* Begin Records shown *

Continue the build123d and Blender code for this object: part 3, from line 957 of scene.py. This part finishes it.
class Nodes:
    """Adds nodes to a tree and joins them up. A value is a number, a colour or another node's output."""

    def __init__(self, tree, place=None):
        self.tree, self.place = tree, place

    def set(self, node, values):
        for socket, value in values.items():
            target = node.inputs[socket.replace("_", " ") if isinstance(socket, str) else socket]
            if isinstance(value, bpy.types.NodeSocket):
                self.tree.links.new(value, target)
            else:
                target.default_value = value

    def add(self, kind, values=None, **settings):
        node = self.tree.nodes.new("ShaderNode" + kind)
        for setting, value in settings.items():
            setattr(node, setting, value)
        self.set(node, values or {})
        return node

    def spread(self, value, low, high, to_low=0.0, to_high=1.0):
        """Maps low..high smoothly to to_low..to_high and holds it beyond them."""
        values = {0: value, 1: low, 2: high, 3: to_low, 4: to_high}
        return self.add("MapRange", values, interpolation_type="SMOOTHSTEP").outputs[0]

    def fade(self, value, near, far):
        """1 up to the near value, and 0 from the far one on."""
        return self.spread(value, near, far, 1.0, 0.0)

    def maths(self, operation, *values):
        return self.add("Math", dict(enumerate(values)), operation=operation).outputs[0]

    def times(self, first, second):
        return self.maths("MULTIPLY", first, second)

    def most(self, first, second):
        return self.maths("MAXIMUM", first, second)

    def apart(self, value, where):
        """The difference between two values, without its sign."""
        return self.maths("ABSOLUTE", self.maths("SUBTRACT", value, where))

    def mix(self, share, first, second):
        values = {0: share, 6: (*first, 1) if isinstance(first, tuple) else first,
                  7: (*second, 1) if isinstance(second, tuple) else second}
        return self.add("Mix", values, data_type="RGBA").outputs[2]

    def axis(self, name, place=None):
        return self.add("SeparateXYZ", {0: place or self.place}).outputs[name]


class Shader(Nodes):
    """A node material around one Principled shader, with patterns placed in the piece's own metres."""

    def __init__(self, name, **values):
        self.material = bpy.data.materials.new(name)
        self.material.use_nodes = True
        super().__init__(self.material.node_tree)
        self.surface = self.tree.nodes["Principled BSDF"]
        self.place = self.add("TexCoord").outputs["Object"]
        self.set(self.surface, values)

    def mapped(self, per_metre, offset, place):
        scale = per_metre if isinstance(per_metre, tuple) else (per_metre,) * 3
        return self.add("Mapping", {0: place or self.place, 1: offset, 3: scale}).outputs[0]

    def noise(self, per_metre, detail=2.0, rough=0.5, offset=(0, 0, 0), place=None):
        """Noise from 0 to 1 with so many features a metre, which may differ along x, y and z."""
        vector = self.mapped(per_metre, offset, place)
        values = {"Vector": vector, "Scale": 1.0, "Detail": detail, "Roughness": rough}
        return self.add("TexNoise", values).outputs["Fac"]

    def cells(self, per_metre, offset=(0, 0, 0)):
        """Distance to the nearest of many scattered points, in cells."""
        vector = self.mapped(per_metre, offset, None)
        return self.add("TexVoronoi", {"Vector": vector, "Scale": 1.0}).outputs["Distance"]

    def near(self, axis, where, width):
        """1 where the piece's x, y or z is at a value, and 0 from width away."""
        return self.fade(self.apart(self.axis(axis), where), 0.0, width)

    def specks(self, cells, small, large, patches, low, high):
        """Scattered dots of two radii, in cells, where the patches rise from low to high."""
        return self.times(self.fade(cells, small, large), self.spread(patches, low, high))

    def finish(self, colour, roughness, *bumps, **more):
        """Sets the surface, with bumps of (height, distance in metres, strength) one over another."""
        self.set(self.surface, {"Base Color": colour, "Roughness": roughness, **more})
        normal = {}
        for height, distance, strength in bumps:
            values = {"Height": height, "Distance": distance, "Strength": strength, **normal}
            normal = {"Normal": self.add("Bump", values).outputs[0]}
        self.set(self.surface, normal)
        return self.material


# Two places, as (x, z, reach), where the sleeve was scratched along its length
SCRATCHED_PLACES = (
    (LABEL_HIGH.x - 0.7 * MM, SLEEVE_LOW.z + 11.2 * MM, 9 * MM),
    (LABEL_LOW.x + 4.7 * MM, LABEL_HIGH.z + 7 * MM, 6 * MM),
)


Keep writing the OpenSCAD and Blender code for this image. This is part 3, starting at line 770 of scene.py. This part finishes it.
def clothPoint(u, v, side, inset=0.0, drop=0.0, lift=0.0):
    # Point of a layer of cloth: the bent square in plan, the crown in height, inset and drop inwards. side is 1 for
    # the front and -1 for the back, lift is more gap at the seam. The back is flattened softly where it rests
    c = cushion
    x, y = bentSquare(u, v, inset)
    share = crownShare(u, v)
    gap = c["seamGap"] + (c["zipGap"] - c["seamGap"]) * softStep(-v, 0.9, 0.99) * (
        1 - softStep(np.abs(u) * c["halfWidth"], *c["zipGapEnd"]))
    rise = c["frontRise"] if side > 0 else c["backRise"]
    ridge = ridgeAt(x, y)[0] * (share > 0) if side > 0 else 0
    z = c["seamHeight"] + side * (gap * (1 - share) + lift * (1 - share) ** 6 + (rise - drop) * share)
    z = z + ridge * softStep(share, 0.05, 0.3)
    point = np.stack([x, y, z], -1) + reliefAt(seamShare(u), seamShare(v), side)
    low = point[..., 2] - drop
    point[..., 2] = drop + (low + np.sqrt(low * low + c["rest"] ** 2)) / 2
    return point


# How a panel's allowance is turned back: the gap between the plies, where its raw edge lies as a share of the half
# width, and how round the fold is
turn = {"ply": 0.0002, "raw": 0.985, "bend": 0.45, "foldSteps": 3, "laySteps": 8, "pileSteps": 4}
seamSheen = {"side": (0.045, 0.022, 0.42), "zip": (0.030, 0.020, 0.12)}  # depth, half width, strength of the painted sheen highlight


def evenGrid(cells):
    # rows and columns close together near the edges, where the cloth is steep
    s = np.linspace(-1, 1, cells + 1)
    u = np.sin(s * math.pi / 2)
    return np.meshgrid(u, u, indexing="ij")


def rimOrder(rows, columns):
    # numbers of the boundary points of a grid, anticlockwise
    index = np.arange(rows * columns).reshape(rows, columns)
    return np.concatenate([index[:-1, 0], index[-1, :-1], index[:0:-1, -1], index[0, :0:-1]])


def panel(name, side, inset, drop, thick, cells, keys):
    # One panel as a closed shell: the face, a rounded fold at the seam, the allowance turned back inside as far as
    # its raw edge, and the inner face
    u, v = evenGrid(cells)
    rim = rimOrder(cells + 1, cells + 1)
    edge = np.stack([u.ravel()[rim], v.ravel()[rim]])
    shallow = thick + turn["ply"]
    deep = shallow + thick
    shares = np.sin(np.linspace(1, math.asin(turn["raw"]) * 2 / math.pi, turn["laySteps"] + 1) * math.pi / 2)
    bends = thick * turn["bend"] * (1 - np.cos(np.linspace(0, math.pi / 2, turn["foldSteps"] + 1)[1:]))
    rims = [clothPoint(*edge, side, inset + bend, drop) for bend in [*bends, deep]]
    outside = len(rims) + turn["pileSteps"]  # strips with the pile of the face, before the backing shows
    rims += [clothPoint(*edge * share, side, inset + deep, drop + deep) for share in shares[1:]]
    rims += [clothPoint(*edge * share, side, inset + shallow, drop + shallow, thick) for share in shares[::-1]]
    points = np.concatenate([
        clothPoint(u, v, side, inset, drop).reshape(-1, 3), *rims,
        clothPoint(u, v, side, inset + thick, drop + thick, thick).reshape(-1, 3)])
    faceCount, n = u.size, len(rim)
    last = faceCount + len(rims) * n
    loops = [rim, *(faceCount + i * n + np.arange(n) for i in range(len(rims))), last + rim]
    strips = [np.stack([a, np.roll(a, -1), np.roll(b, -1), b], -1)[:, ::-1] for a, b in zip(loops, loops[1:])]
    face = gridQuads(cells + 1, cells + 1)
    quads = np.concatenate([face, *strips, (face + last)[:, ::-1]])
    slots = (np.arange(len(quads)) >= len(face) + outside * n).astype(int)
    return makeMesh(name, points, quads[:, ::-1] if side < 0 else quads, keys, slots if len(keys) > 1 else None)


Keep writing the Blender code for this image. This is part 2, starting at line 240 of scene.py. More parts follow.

* End Records shown *

> [Short problem] Only the number is needed here: how many lines of the records contain "Blender"?

> [Response to the exercise] 3